(no title)
kdbg | 4 years ago
Unfortunately many parts of this paper are beyond me, but this study does appear to find that community level masking has an impact, but it is a study that used actual communities and tracked compliance (and impact of different interventions on encouraging making)
twic|4 years ago
> We used high-quality surgical masks that had had a filtration efficiency of 95% [standard deviation (SD) = 1%]; this is substantially higher than the filtration efficiency of the cloth masks we designed, which had a filtration efficiency of 37% (SD = 6%). These cloth masks had substantially higher filtration than common commercial 3-ply cotton masks, but lower than hybrid masks that use materials not commonly available for community members in low-resource settings (54).
The key result:
> We find clear evidence that surgical masks lead to a relative reduction in symptomatic seroprevalence of 11.1% (aPR = 0.89 [0.78,1.00]; control prevalence = 0.81%; treatment prevalence = 0.72%).

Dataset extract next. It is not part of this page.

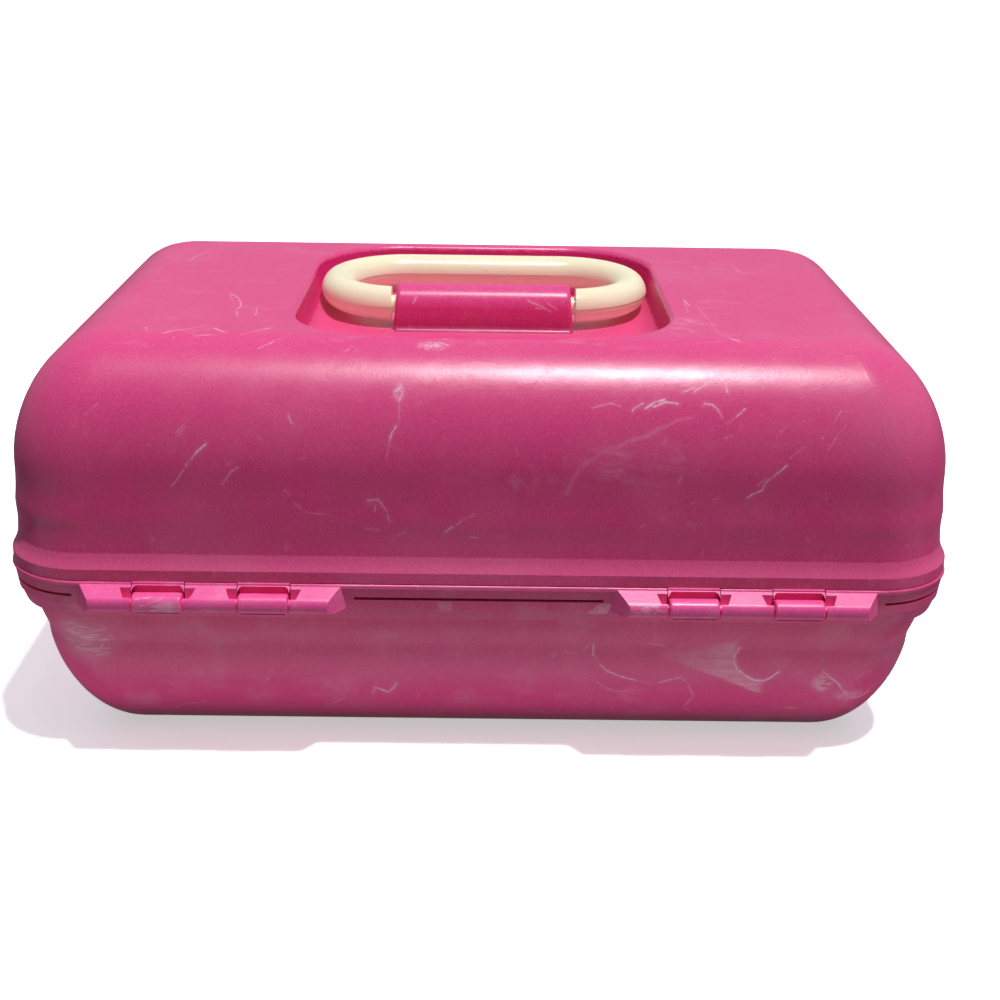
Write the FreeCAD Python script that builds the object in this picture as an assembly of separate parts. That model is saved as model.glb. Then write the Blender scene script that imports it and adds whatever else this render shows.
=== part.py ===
import FreeCAD, Part
import math
import os

os.makedirs("parts", exist_ok=True)
V = FreeCAD.Vector

# Hard moulded carry case: a deep domed lid on a shallow tub, four snap hinges along
# the rear (+Y), one wide clasp on the front (-Y), a bail handle lying in a well in the
# lid's top, and a tray inside that swings up and back with the lid.
# Millimetres.  +Z up, X across the case, origin under the centre on the surface it
# stands on.  Heights below named *_z are measured from the parting plane of the lid
# and the tub, which lies base_h above the origin.

# ---------------------------------------------------------------- driving dimensions
rim_w = 330.0            # width over the parting rim
rim_d = 217.0            # depth over the parting rim
rim_r = 28.2             # plan corner radius at the rim
lid_h = 78.4             # parting plane to the flat of the lid
base_h = 69.4            # parting plane to the underside
wall = 2.5               # lid wall
base_wall = 2.4          # tub wall
part_gap = 0.3           # between lid and tub when shut

flange_h = 4.3           # upright band round the lid's edge
cove_h = 5.3             # hollow sweep above the band, ending in a crease
cove_in = 2.1
lid_draft = 2.65         # degrees
lid_top_r = 7.8          # plan corner radius of the flat top
lid_sh_h = 43.5          # height and width of the big soft shoulder
lid_sh_w = 31.9
lid_sh_p = 1.87          # superellipse exponent of the shoulder

skirt_h = 14.0           # hollow skirt round the tub's rim
skirt_in = 2.9
skirt_t = 2.0
bead_out = 0.5
body_in = 6.41           # tub wall inset below the skirt, carried up along its draft
body_flare = 0.96        # how much further out the wall leaves the skirt
base_draft = 9.28
base_sh_h = 42.24        # soft lower edge of the tub
base_sh_w = 24.85
base_sh_p = 1.67
base_bot_r = 9.5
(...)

Although the point estimates for cloth masks suggests that they reduce risk, the confidence limits include both an effect size similar to surgical masks and no effect at all. (aPR = 0.94 [0.78,1.10]; control: 0.67%; treatment: 0.61%).
It's a shame that even with such a large study, the phenomenon is so noisy that we can't get a strong signal here. But i think the takeaway is that masking has an effect, but it is rather small.
There's a lot more detail in the paper. Including this gem:
> We find no evidence that any of our village-level or household-level treatments, other than mask color, impacted mask-wearing. For mask-color, we see marginally significant differences, small in magnitude. In surgical mask villages, blue masks were more likely to be observed than green (adjusted percentage point difference = 0.03, [-0.00,0.06]), and in cloth mask villages, red more likely than purple (adjusted percentage point difference = -0.02, [-0.04,-0.00]). Text message reminders, incentives for village-leaders, or explicit commitment signals explain little of the observed increase in mask-wearing. Compared to self-protection messaging alone, altruistic messaging had no greater impact on mask-wearing, and twice-weekly text messages and a verbal commitment had no significant effects.